Ho sognato di vivere nel mondo di Blade Runner. Facevo parte dei replicanti e la cosa, chissà perché, non mi sconvolgeva. Così come non avevo fatto una piega vedendo un Roy Batty invecchiato e totalmente umano. Ero seduto accanto a lui e le sue parole non erano quelle che mi sarei aspettato di ascoltare: “Io non ho mai visto lo spazio. Non ho mai saputo come passano il tempo le stelle quando la mattina ci scordiamo di loro per rinchiuderci in ufficio. Non ho mai ammirato da vicino le comete mentre accarezzano il respiro del cosmo. Non ho mai affondato le mie mani nella sabbia di Marte, per sentirne la consistenza e trovare un po’ di calore. Non ho mai osservato la luce cinerea di Venere, quel bagliore che pulsa nel cuore del pianeta e non sai se è un avvertimento o un invito. Non ho mai indossato gli anelli di Saturno né ho mai assaggiato l’atmosfera di Titano. Soprattutto, ed è la cosa più triste, in tutta questa mia vita non ho mai provato nostalgia della Terra”.
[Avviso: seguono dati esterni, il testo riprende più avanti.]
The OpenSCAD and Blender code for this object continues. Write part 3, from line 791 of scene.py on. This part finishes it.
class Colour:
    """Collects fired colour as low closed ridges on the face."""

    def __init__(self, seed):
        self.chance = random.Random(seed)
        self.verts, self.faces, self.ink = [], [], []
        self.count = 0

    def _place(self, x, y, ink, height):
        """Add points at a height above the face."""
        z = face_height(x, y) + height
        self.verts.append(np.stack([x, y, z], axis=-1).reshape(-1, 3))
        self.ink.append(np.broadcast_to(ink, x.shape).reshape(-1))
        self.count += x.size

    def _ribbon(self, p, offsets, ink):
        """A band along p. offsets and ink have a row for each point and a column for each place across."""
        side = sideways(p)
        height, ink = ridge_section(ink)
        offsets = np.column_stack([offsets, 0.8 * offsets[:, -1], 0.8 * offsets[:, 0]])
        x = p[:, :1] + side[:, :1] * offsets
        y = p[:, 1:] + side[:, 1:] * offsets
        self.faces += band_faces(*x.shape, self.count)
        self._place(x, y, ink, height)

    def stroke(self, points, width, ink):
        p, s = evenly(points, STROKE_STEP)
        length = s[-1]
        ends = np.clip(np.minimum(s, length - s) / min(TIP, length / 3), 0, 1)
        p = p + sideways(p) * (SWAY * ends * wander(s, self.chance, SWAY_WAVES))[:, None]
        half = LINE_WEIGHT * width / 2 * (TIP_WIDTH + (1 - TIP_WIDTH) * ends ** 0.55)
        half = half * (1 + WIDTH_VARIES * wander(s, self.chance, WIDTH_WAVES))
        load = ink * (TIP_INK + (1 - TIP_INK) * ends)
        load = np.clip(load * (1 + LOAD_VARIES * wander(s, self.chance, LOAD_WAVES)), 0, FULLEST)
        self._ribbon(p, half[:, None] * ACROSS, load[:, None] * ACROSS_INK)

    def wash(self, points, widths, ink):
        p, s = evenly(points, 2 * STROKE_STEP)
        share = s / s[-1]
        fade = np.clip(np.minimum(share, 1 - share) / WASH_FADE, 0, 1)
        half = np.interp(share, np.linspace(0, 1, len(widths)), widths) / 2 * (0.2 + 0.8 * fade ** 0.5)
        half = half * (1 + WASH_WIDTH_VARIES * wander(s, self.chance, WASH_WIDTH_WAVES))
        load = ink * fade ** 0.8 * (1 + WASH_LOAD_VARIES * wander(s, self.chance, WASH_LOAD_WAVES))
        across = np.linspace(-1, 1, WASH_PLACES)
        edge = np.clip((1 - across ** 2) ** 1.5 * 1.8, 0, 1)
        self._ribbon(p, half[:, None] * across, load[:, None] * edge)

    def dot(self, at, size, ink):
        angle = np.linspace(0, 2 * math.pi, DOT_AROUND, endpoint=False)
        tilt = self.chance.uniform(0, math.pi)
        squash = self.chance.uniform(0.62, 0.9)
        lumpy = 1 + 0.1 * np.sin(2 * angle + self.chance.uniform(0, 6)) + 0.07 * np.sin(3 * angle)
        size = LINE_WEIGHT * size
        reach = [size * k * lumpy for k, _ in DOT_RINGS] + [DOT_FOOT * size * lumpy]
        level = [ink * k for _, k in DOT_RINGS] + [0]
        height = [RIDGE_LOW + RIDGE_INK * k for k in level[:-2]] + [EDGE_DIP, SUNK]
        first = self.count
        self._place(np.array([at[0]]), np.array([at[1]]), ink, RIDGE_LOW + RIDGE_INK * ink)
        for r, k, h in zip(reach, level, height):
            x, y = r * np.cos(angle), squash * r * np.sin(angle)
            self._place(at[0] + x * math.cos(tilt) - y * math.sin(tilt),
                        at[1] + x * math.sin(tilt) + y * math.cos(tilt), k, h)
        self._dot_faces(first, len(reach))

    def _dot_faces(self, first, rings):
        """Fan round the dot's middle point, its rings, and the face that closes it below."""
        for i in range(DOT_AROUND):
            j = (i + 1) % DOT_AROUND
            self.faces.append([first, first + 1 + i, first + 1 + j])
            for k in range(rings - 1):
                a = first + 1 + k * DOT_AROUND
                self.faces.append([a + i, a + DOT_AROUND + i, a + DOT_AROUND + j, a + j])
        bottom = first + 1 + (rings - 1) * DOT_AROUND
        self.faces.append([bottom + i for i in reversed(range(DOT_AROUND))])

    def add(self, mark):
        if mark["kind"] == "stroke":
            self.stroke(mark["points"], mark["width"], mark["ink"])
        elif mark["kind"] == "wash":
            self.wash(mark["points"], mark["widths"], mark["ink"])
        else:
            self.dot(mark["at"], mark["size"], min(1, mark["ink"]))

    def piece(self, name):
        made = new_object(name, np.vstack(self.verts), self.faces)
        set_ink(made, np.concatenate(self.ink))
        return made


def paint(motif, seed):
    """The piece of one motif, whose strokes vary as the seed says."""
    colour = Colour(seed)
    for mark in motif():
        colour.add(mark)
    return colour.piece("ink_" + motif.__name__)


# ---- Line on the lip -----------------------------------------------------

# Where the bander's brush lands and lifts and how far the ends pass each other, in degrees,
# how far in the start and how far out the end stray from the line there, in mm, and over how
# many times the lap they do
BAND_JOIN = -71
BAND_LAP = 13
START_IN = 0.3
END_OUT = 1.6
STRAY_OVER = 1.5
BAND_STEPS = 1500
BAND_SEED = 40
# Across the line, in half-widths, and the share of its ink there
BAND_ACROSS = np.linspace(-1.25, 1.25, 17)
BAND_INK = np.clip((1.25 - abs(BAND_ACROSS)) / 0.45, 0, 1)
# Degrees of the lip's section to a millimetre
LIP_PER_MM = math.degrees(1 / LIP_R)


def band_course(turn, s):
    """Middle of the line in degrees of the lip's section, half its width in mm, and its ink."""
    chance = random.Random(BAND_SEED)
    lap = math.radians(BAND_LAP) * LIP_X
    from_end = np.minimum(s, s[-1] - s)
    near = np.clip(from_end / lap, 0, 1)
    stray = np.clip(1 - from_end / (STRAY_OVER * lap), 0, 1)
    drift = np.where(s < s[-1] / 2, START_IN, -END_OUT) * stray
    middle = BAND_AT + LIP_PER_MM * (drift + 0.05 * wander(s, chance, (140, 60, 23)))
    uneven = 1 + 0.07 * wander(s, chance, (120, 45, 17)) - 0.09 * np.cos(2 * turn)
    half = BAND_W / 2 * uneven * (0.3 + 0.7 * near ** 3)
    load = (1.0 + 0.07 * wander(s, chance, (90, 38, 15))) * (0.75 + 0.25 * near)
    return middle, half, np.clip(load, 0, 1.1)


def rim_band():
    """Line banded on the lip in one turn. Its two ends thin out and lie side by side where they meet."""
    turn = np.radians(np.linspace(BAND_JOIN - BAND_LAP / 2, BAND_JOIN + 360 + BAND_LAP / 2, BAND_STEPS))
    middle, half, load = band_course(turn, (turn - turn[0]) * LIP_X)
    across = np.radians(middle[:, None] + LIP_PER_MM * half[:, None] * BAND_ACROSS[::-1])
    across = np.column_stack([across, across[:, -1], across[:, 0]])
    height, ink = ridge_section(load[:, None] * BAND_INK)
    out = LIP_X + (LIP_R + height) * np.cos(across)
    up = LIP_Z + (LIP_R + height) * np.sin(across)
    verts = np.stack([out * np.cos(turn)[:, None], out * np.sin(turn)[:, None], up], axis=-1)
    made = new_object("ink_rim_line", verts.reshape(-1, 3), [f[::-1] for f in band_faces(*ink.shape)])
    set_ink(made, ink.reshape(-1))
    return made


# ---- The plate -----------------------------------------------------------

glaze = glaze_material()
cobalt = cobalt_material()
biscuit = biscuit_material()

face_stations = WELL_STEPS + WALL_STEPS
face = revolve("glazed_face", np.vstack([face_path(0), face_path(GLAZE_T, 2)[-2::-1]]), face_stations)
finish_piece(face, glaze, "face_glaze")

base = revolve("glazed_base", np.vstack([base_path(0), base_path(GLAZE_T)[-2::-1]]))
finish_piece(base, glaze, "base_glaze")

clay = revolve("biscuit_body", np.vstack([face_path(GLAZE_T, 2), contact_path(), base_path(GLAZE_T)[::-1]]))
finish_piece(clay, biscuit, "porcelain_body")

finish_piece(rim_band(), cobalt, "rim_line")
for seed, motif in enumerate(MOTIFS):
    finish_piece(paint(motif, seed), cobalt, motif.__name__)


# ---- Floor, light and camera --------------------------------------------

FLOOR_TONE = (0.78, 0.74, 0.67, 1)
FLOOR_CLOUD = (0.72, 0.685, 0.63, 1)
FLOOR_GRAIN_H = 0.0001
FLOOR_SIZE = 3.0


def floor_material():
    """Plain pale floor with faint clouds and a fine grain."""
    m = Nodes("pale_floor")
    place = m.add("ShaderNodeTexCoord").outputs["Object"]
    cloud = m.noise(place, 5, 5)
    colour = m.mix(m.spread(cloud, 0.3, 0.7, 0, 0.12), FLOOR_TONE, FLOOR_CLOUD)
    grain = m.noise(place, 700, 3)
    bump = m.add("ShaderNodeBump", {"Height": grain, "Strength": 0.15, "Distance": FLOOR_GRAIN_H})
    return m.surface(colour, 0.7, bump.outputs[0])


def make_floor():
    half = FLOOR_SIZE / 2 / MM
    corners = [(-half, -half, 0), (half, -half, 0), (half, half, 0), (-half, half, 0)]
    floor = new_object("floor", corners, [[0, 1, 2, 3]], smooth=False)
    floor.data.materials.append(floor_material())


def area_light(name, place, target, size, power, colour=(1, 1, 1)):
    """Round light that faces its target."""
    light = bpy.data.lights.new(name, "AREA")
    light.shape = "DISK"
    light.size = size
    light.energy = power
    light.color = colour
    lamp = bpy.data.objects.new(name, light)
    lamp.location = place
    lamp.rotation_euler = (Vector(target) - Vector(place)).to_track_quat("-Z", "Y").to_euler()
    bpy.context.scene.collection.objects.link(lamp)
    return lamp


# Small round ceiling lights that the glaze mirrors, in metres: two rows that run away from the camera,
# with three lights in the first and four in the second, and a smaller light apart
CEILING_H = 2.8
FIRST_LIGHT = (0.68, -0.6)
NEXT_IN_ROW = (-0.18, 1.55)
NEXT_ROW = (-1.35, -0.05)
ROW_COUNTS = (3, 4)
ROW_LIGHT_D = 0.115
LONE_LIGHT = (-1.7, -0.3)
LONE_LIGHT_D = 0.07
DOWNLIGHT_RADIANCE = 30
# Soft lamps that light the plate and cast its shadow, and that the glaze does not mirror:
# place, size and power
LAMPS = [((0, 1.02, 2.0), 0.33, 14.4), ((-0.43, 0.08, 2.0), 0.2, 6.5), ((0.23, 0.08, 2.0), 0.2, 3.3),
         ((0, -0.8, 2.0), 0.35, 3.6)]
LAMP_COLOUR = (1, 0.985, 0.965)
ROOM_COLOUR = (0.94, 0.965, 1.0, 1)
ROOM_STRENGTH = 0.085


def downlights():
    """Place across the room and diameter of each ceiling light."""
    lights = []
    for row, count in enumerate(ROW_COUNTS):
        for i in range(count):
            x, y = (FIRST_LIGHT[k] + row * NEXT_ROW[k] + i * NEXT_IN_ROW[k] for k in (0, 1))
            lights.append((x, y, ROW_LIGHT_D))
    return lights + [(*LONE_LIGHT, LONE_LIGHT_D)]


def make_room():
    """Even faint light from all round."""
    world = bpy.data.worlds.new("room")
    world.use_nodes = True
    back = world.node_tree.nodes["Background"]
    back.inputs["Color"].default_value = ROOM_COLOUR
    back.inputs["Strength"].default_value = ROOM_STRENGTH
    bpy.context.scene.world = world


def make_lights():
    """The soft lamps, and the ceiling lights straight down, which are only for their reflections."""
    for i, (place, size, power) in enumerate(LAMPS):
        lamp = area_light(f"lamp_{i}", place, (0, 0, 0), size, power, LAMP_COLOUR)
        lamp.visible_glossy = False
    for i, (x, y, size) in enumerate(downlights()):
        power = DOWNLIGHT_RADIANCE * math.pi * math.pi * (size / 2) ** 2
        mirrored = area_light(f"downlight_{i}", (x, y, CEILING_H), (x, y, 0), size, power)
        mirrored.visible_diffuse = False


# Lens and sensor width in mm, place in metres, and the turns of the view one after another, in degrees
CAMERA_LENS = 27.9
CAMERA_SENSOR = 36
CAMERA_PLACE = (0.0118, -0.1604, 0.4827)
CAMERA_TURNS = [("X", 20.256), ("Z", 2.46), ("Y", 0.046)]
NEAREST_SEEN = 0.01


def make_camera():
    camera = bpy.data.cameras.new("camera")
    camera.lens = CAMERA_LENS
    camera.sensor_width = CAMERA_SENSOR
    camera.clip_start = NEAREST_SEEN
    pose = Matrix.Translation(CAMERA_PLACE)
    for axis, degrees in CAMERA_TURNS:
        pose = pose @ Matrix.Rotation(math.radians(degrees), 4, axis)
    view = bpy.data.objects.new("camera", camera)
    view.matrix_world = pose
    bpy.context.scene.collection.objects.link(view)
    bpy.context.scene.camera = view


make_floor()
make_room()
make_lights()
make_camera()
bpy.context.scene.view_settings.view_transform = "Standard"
Dream pop da Alfa Centauri

In un tempo come questo, la malinconia è una colpa e l’arroganza fa curriculum. C’è la dittatura della semplicità, intesa come messaggio diretto e privo di sfumature che la fa sempre facile: risolvere ogni problema eliminando semplicemente ogni pensiero problematico. È qualcosa che sembra trovare orecchie attente anche nel mondo della canzone mainstream, come di solito avviene quando c’è da trattare il cuore come un muscolo che batte solo per le cose inutili. Da questo punto di vista, è una bellissima sorpresa ascoltare dischi come quello dei Parsons Rocket Project. Ci senti tutta la differenza tra chi immagina la musica come un braccio di ferro tra identità e realismo e chi, invece, opta per un concetto puro di arte, che prescinde da ogni aspettativa mediatica. Il disco comincia in modo emozionante: Exit launch è un brano un po’ Mazzy Star e un po’ Slowdive, con quelle chitarre piene di riverberi che si distendono lungo una strada che parte da Atlanta e arriva fino ad Alfa Centauri o giù di lì. Questo album è un continuo alternarsi tra solidità folk e visionarietà dream pop: ci sono gli intermezzi ambient (Interlude I) e le storie d’alta classe pop (Burn), quanto basta per conquistarti subito e accompagnarti nei giorni a venire nel miglior modo possibile.